**Information provided:**
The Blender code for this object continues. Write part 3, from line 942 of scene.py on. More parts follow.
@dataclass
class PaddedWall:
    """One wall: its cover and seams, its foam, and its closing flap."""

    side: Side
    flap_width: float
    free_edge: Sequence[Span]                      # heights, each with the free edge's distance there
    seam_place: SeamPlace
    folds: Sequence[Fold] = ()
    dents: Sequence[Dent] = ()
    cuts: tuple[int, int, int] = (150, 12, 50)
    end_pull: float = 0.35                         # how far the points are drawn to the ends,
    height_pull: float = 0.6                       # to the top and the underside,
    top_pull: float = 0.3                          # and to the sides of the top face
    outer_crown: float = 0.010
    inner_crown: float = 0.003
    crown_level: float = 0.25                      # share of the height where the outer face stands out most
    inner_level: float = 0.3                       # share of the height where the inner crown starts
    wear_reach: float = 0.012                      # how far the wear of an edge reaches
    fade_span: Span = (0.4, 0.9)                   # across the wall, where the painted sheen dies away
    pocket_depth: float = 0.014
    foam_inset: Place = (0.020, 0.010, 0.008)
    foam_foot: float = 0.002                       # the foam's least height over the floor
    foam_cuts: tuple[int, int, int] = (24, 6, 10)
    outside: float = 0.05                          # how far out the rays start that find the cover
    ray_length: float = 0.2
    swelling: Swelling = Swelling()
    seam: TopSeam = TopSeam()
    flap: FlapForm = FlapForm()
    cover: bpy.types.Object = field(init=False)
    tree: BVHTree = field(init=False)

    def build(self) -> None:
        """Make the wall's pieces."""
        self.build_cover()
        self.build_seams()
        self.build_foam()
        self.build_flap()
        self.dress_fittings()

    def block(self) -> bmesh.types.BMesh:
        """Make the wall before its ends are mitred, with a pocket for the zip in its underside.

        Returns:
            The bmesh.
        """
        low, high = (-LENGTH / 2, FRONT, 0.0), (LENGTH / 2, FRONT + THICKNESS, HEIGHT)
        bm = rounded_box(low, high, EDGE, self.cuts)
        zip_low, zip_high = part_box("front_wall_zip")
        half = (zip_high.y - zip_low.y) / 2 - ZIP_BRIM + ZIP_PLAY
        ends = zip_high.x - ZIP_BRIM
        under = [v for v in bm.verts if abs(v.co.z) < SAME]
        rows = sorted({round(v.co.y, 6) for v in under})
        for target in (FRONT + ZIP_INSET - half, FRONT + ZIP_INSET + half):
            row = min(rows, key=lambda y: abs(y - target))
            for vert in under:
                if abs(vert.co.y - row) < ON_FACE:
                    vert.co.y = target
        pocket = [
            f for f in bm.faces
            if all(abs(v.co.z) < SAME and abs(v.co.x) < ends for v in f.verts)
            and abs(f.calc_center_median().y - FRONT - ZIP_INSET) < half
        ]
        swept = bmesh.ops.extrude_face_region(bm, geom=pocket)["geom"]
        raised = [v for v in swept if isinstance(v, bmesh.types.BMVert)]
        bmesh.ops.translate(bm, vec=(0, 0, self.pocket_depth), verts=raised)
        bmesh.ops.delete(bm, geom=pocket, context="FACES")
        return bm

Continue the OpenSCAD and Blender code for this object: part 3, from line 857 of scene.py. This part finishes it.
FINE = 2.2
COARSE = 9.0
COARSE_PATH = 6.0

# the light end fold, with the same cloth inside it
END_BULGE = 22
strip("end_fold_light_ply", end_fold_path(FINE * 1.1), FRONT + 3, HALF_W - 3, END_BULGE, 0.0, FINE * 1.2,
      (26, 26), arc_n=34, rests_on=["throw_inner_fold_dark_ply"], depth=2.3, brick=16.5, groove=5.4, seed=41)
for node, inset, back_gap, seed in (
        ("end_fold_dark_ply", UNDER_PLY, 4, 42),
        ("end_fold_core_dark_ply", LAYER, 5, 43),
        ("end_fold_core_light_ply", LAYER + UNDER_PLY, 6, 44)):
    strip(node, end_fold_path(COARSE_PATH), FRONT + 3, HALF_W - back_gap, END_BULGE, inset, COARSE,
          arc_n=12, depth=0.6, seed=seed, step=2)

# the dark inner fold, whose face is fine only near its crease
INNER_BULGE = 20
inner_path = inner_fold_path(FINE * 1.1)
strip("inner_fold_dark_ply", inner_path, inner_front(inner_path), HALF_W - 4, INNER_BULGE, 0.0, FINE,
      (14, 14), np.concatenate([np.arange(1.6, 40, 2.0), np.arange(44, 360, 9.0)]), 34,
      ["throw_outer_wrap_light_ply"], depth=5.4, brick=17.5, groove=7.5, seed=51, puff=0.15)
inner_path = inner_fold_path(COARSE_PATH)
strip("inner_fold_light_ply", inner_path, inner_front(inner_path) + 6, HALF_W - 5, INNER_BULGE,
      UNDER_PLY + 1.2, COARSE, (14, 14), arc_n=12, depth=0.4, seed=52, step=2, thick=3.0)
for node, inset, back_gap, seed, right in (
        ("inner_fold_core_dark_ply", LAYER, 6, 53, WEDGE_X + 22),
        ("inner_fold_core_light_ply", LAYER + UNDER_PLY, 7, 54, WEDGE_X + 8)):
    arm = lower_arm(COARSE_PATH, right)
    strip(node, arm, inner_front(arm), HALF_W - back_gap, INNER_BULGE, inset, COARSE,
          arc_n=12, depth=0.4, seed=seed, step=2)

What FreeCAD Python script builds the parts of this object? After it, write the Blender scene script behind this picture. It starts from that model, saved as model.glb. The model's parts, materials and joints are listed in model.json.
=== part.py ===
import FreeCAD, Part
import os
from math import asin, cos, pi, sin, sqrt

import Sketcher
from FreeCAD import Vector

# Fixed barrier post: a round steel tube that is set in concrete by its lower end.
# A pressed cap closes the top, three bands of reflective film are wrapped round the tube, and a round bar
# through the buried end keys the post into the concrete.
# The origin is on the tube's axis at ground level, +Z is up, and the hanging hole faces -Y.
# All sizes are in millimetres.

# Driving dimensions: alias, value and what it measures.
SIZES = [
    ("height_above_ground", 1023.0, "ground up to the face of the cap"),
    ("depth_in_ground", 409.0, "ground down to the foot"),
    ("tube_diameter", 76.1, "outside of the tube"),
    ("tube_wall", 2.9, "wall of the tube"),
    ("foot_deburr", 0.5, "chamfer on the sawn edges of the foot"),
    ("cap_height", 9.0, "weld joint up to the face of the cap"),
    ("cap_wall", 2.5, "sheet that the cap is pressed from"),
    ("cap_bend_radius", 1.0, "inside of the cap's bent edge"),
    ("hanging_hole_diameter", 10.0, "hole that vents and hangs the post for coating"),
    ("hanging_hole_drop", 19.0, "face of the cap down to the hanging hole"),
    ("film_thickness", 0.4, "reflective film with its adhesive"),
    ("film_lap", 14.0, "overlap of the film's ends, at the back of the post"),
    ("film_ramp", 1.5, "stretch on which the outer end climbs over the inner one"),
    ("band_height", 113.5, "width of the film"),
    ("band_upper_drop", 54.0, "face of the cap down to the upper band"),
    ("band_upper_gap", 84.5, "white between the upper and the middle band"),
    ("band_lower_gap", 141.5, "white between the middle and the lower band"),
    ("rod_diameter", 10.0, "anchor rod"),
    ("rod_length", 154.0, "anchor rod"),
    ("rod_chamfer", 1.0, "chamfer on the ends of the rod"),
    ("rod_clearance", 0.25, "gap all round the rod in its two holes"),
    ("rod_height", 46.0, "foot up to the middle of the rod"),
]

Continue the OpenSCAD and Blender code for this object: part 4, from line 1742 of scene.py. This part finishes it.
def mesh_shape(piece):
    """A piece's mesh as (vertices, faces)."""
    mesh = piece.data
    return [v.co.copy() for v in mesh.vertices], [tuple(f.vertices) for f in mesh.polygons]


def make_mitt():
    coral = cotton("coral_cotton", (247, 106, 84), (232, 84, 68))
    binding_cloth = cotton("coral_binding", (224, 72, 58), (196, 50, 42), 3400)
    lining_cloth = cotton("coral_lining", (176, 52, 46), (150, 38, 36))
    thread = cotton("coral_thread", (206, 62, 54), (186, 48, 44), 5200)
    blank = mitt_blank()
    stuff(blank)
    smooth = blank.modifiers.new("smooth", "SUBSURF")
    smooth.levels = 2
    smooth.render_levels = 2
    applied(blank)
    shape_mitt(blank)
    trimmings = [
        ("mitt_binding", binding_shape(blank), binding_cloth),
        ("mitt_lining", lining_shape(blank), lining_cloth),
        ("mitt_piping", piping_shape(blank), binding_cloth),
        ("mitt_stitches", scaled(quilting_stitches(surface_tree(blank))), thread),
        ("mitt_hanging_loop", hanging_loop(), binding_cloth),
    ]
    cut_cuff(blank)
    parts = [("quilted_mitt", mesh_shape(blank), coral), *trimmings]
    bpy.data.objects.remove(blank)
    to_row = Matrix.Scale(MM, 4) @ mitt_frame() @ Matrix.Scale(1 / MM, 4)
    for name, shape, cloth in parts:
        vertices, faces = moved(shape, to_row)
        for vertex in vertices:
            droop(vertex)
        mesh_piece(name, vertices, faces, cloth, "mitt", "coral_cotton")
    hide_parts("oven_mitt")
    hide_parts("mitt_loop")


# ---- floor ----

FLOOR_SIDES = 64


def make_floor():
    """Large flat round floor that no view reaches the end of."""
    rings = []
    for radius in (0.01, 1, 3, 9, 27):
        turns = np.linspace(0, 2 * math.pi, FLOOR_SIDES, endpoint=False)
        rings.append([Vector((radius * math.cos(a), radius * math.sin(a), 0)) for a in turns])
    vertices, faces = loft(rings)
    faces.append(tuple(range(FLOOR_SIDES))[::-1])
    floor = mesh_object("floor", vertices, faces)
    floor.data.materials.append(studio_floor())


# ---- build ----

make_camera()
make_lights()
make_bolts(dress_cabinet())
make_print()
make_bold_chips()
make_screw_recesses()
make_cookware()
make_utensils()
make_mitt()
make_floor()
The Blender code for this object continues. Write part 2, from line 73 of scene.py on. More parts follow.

**Instruction:**
Starting at the top of the data above, repeat every line exactly until the line containing "wall: its cover" has been given, then stop.

**Solution to the exercise:**
The Blender code for this object continues. Write part 3, from line 942 of scene.py on. More parts follow.
@dataclass
class PaddedWall:
    """One wall: its cover and seams, its foam, and its closing flap."""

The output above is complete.